Se le acercaron entonces los saduceos, que dicen que no hay resurrección, y le preguntaron:
«Maestro, Moisés nos escribió que, si el hermano de alguien muere y deja a su esposa sin hijos, algún hermano suyo debe casarse con la viuda para darle descendencia a su hermano muerto.
Se dio el caso de siete hermanos. El primero de ellos se casó, y murió sin dejar descendencia.
El segundo se casó con la viuda, y murió y tampoco dejó descendencia. Lo mismo pasó con el tercero,
y con los siete; y ninguno de ellos dejó descendencia. Al final, todos murieron, y también la mujer.
En la resurrección, cuando todos resuciten, ¿esposa de cuál de ellos será esta mujer, puesto que los siete estuvieron casados con ella?»
Jesús les respondió: «El error de ustedes es que no conocen las Escrituras ni el poder de Dios.
Porque cuando los muertos resuciten, no se casarán ni se darán en casamiento, sino que serán como los ángeles que están en los cielos.
Pero en cuanto a la resurrección de los muertos, ¿acaso no han leído en el libro de Moisés? Allí dice que Dios le habló en la zarza y le dijo: “Yo soy el Dios de Abrahán, el Dios de Isaac y el Dios de Jacob.”
Así que ustedes están muy equivocados, porque Dios no es un Dios de muertos, sino el Dios de los que viven.»
Uno de los escribas, que había estado presente en la discusión y que vio lo bien que Jesús les había respondido, le preguntó: «De todos los mandamientos, ¿cuál es el más importante?»
Jesús le respondió: «El más importante es: “Oye, Israel: el Señor, nuestro Dios, el Señor es uno.”
Y “amarás al Señor tu Dios con todo tu corazón, y con toda tu alma, y con toda tu mente y con todas tus fuerzas.”
El segundo en importancia es: “Amarás a tu prójimo como a ti mismo.” No hay otro mandamiento más importante que estos.»
El escriba le dijo: «Bien, Maestro; hablas con la verdad cuando dices que Dios es uno, y que no hay otro Dios fuera de él,
y que amarlo con todo el corazón, con todo el entendimiento y con todas las fuerzas, y amar al prójimo como a uno mismo, es más importante que todos los holocaustos y sacrificios.»
Al verlo Jesús responder de manera tan sabia, le dijo: «No estás lejos del reino de Dios.» Y nadie se atrevía ya a preguntarle nada.
Al enseñar Jesús en el templo, decía: «¿Cómo es que los escribas dicen que el Cristo es hijo de David?
David mismo dijo, por el Espíritu Santo:
»“El Señor le dijo a mi señor:
Siéntate a mi derecha,
hasta que ponga a tus enemigos
por estrado de tus pies.”
Y si David mismo lo llama Señor, ¿cómo, entonces, puede ser su hijo?» Y una gran multitud lo escuchaba de buena gana.
En su enseñanza también les decía: «Cuídense de los escribas.
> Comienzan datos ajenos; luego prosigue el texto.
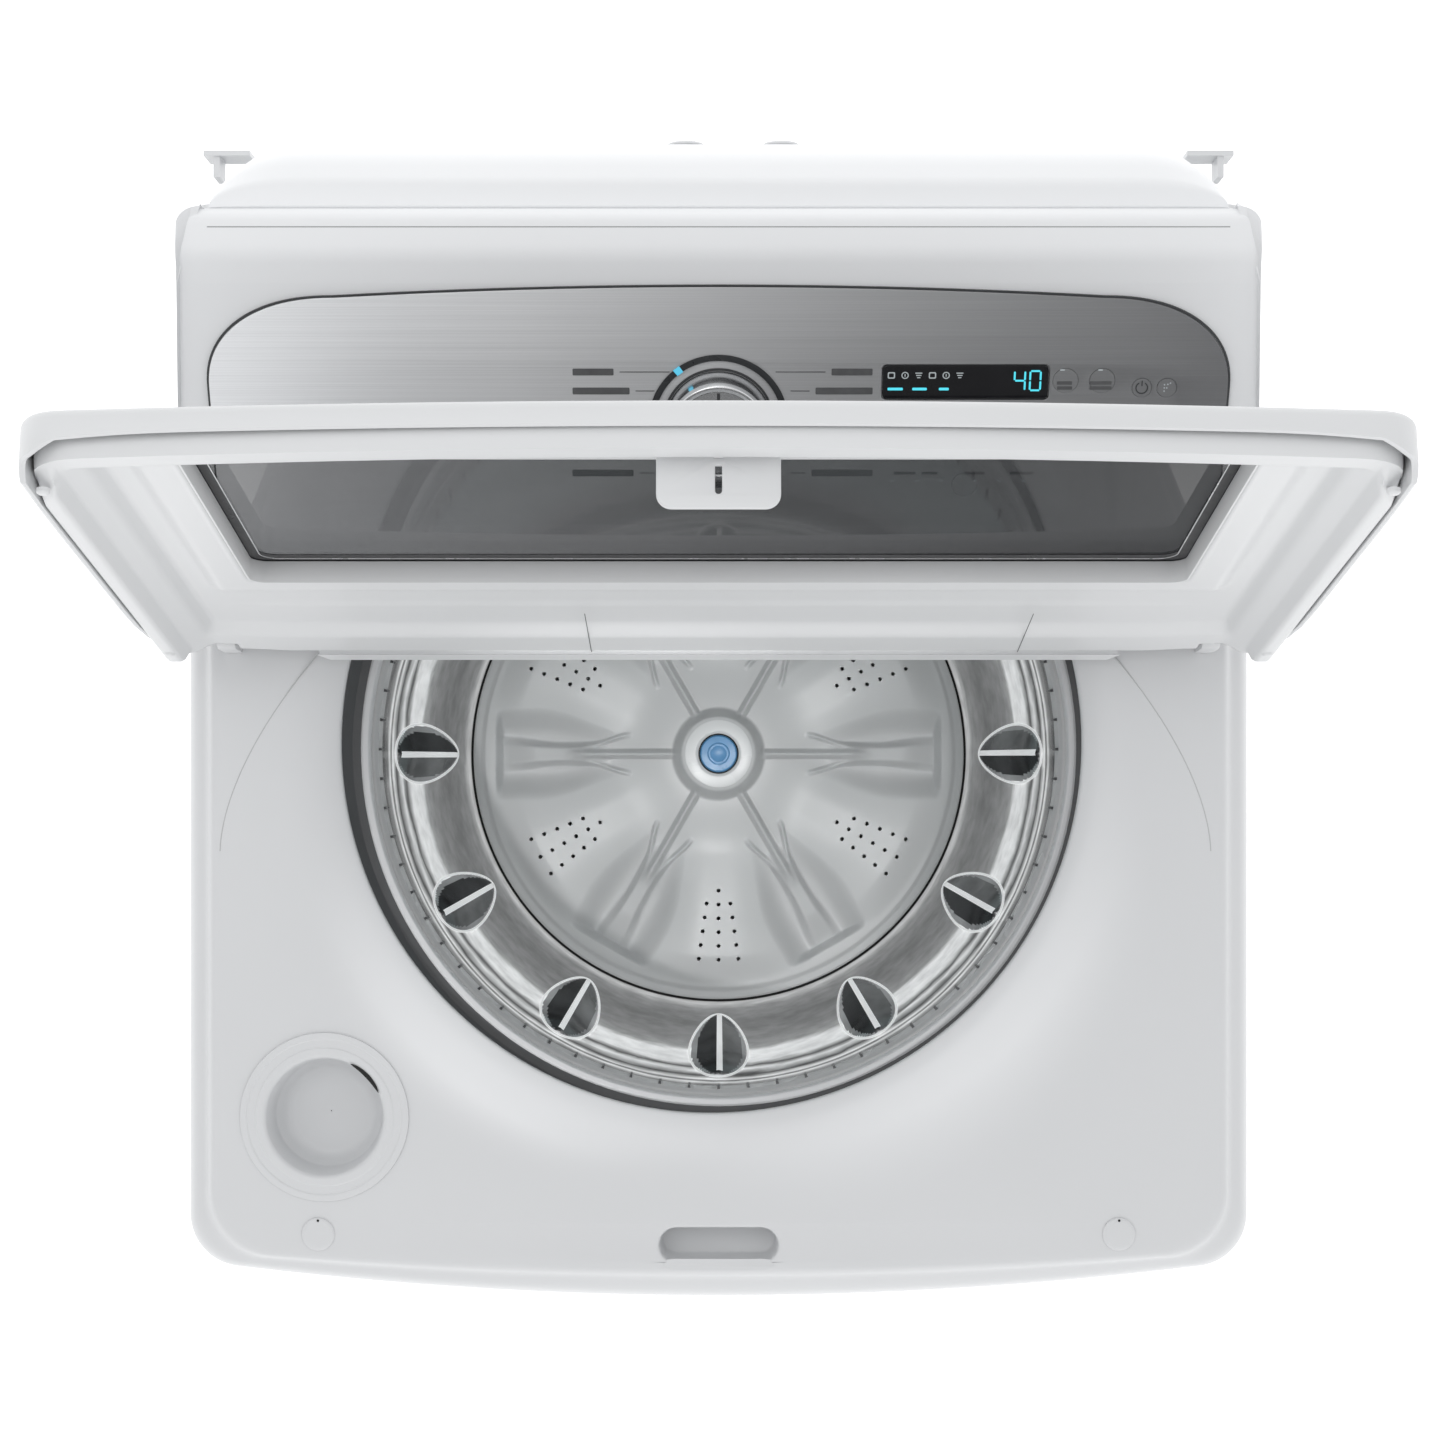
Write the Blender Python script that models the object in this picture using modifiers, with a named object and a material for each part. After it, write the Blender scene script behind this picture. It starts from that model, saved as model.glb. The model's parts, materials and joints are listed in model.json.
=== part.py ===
# Top load washing machine, lid open.  Metres, +Z up, +X to the machine's right as seen from the front, +Y to the rear.
# Origin: on the floor, below the middle of the body's box.  Every joint is at zero in this pose.
import bpy
import bmesh
from math import sin, cos, pi, radians, atan2, hypot
from mathutils import Matrix, Vector

# ---------------------------------------------------------------- driving dimensions
GAP = 0.0003            # clearance between pieces that touch

HALF_W = 0.343          # half the body width (27 in class)
FRONT_MID = -0.3715     # top cover's bowed front at the middle
FRONT_CORNER = -0.352   # and where it meets the rounded corners
REAR = 0.333            # rear of the cabinet and of the top cover
NOZZLE_TIP = 0.3715     # water inlets stand this far back

Z_FRAME = 0.022         # underside of the base frame
Z_CAB_TOP = 0.9545      # cabinet wrap's upper edge
Z_SHELF = 0.985         # lower ledge round the deck
Z_DECK = 1.000          # deck plateau
SHEET = 0.001           # cabinet steel
COVER_T = 0.003         # top cover's plastic wall

TUB_Y = -0.0163         # wash axis
OPEN_R = 0.2376         # loading opening in the deck
OPEN_REAR = 0.058       # where its circle is cut straight
TUB_R = 0.296
TUB_TOP = 0.955
RING_TOP = 0.970
BASKET_R = 0.2665
BASKET_TOP = 0.898
BALANCE_IN = 0.226
PULS_R = 0.2022
PULS_Z = 0.487          # rim of the pulsator
HUB_TOP = 0.535

HINGE_Y = 0.055         # lid hinge axis, along X
HINGE_Z = 1.020
LID_OPEN = 102.0        # degrees from shut to open
LID_FRONT_MID = -0.420  # lid local: shut, seen from the hinge axis
LID_FRONT_CORNER = -0.402

SLOPE = 26.2            # fascia tilt
FASCIA_Y = 0.1615       # middle of the fascia's face
FASCIA_Z = 1.0815
FASCIA_H = 0.2066       # length up the slope
FASCIA_T = 0.0025
KNOB_R = 0.032
KNOB_H = 0.022
KNOB_Y = 0.0203         # above the fascia's middle, up the slope

ROD_X = 0.272           # suspension rods
ROD_FRONT = -0.288
ROD_REAR = 0.256
EAR_Z = 0.430           # underside of the tub's spring seats
SPRING_Z0 = 0.335
FOOT_X = 0.290
FOOT_FRONT = -0.290
FOOT_REAR = 0.270

for ob in list(bpy.data.objects):
    bpy.data.objects.remove(ob, do_unlink=True)

PARTS = bpy.data.collections.new("top_load_washer")
CUTTERS = bpy.data.collections.new("cutters")
bpy.context.scene.collection.children.link(PARTS)
bpy.context.scene.collection.children.link(CUTTERS)

MATS = {}


def material(name, colour, rough, metal=0.0, alpha=1.0):
    if name in MATS:
        return MATS[name]
    m = bpy.data.materials.new(name)
    m.use_nodes = True
    b = m.node_tree.nodes["Principled BSDF"]
    b.inputs["Base Color"].default_value = (*colour, 1.0)
    b.inputs["Roughness"].default_value = rough
    b.inputs["Metallic"].default_value = metal
    b.inputs["Alpha"].default_value = alpha
    MATS[name] = m
    return m


WHITE_PLASTIC = ("white_plastic", (0.86, 0.87, 0.88), 0.32)
WHITE_PAINT = ("white_paint", (0.88, 0.88, 0.89), 0.28)
GALV = ("galvanised_steel", (0.60, 0.62, 0.63), 0.42, 1.0)
STEEL = ("polished_steel", (0.76, 0.77, 0.78), 0.15, 1.0)
BRUSHED = ("brushed_fascia", (0.47, 0.48, 0.49), 0.35, 1.0)
GREY_PLASTIC = ("grey_plastic", (0.62, 0.63, 0.64), 0.35)
TUB_PLASTIC = ("tub_plastic", (0.72, 0.74, 0.75), 0.5)
BLACK_PLASTIC = ("black_plastic", (0.03, 0.03, 0.035), 0.4)
BLACK_GLASS = ("black_glass", (0.01, 0.01, 0.012), 0.08)
GLASS = ("tinted_glass", (0.25, 0.26, 0.27), 0.03, 0.0, 0.35)
RUBBER = ("black_rubber", (0.04, 0.04, 0.04), 0.8)
BLUE = ("blue_plastic", (0.20, 0.45, 0.72), 0.3)
ALU = ("cast_aluminium", (0.58, 0.59, 0.60), 0.45, 1.0)
COPPER = ("copper_winding", (0.60, 0.28, 0.14), 0.35, 1.0)
CHROME = ("chrome", (0.80, 0.81, 0.82), 0.12, 1.0)
PCB = ("circuit_board", (0.05, 0.22, 0.10), 0.5)
RED = ("inlet_red", (0.75, 0.76, 0.77), 0.35)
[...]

Porque les gusta pasearse con ropas largas, y les encanta que los saluden en las plazas,
y sentarse en las primeras sillas de las sinagogas, y ocupar los mejores asientos en las cenas.
Además, se apoderan de los bienes de las viudas, y luego fingen hacer largas oraciones. ¡Pero peor será su condenación!»
Jesús estaba sentado frente al arca de las ofrendas, y miraba cómo la gente echaba sus monedas en el arca. Muchos ricos echaban mucho,
pero una viuda pobre llegó y echó dos moneditas de muy poco valor.
Entonces Jesús llamó a sus discípulos y les dijo: «De cierto les digo que esta viuda pobre echó más que todos los que han echado en el arca,
porque todos han echado de lo que les sobra, pero esta, de su pobreza echó todo lo que tenía, ¡todo su sustento!»